# Set task
Repeat the listing in full, word for word.

# Data segment

- - - - - - -

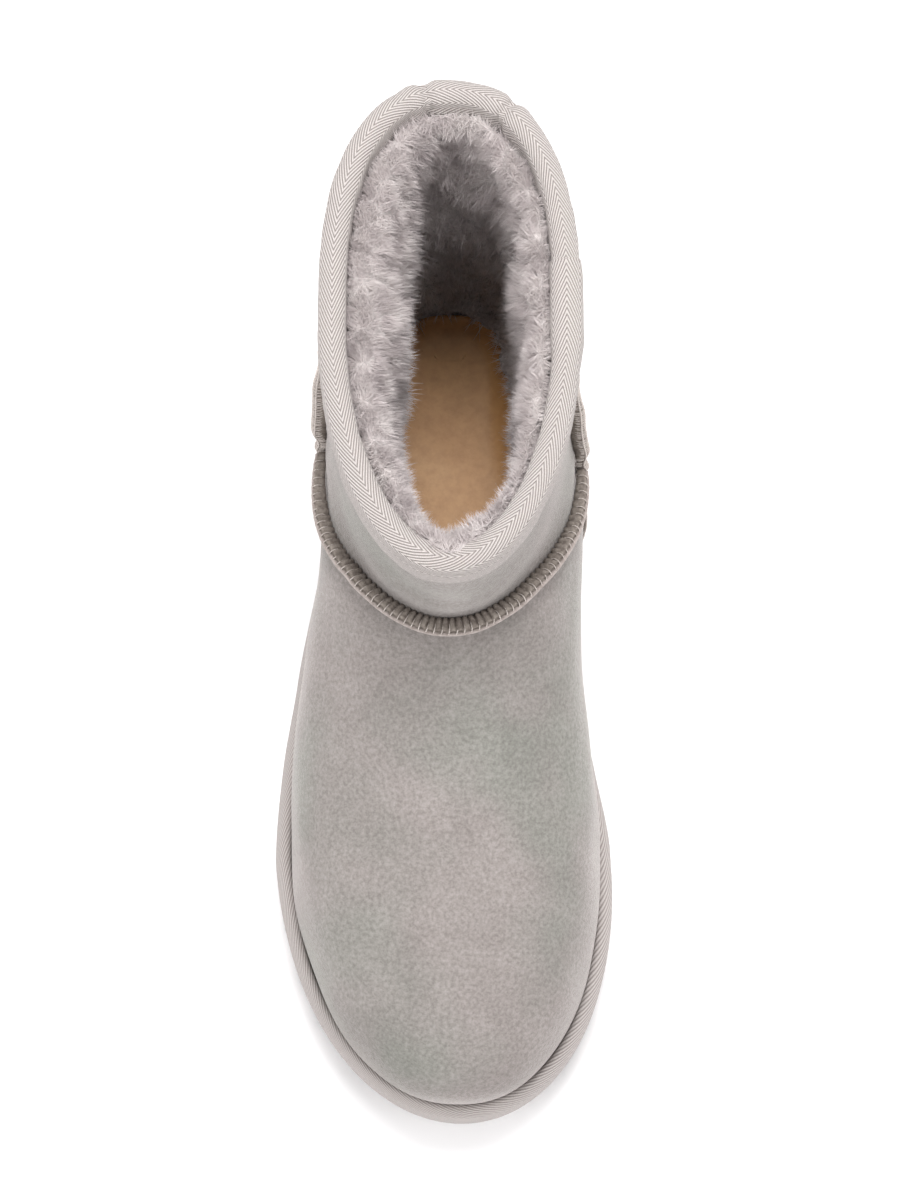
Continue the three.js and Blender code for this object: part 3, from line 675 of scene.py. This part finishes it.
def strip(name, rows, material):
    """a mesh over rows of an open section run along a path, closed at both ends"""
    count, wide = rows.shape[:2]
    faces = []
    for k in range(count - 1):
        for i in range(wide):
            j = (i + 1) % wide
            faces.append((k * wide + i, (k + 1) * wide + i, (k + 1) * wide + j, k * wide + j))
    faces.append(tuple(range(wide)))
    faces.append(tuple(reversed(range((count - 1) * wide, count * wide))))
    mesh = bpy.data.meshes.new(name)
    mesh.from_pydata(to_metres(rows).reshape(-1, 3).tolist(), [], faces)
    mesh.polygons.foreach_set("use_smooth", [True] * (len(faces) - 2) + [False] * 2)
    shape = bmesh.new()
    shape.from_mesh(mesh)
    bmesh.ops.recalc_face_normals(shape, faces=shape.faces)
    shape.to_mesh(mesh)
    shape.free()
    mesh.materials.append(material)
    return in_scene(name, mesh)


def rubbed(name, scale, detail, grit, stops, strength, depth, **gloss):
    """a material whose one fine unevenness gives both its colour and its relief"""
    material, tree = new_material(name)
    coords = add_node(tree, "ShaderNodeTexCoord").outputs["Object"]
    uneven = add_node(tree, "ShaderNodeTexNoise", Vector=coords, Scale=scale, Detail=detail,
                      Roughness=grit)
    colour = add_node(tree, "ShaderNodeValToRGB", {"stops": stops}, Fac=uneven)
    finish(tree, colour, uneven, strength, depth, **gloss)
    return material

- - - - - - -

# Solution for this task
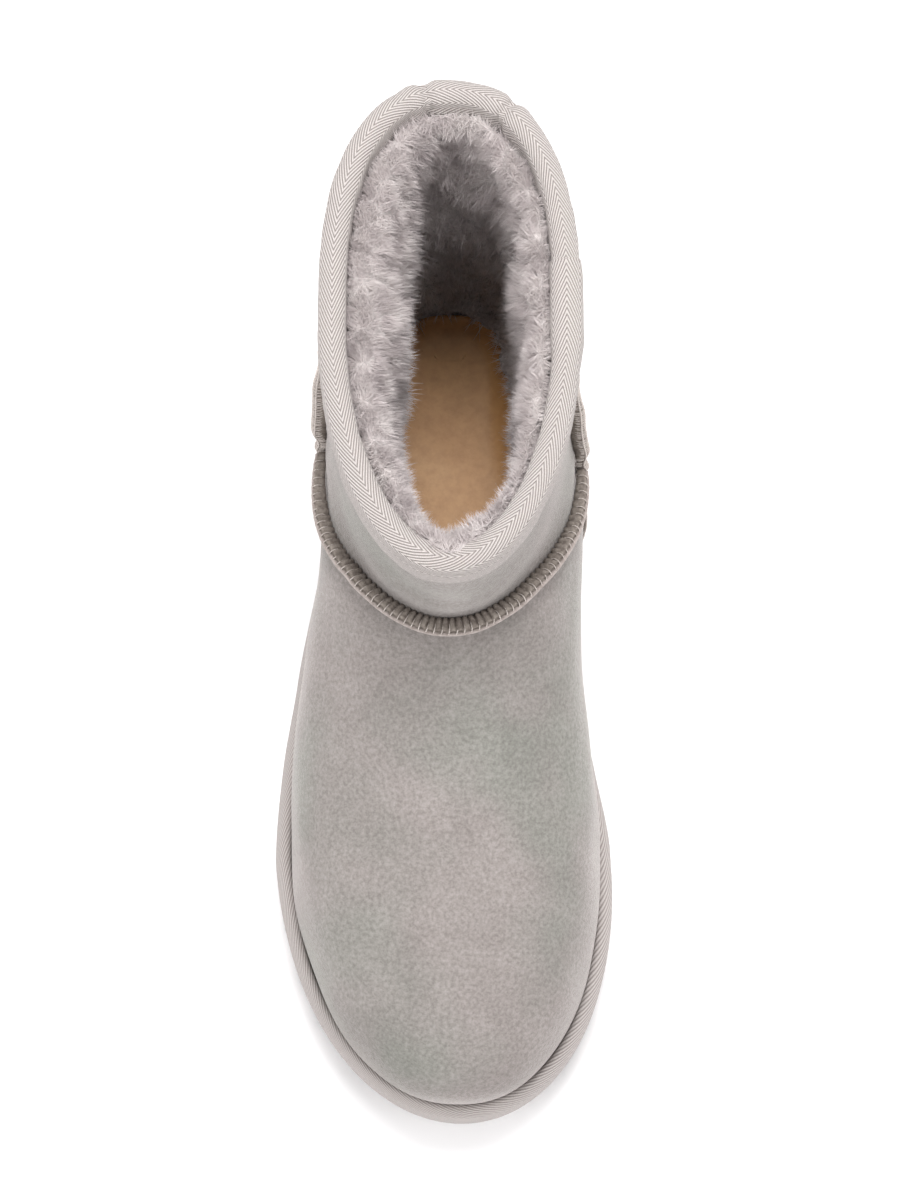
Continue the three.js and Blender code for this object: part 3, from line 675 of scene.py. This part finishes it.
def strip(name, rows, material):
    """a mesh over rows of an open section run along a path, closed at both ends"""
    count, wide = rows.shape[:2]
    faces = []
    for k in range(count - 1):
        for i in range(wide):
            j = (i + 1) % wide
            faces.append((k * wide + i, (k + 1) * wide + i, (k + 1) * wide + j, k * wide + j))
    faces.append(tuple(range(wide)))
    faces.append(tuple(reversed(range((count - 1) * wide, count * wide))))
    mesh = bpy.data.meshes.new(name)
    mesh.from_pydata(to_metres(rows).reshape(-1, 3).tolist(), [], faces)
    mesh.polygons.foreach_set("use_smooth", [True] * (len(faces) - 2) + [False] * 2)
    shape = bmesh.new()
    shape.from_mesh(mesh)
    bmesh.ops.recalc_face_normals(shape, faces=shape.faces)
    shape.to_mesh(mesh)
    shape.free()
    mesh.materials.append(material)
    return in_scene(name, mesh)


def rubbed(name, scale, detail, grit, stops, strength, depth, **gloss):
    """a material whose one fine unevenness gives both its colour and its relief"""
    material, tree = new_material(name)
    coords = add_node(tree, "ShaderNodeTexCoord").outputs["Object"]
    uneven = add_node(tree, "ShaderNodeTexNoise", Vector=coords, Scale=scale, Detail=detail,
                      Roughness=grit)
    colour = add_node(tree, "ShaderNodeValToRGB", {"stops": stops}, Fac=uneven)
    finish(tree, colour, uneven, strength, depth, **gloss)
    return material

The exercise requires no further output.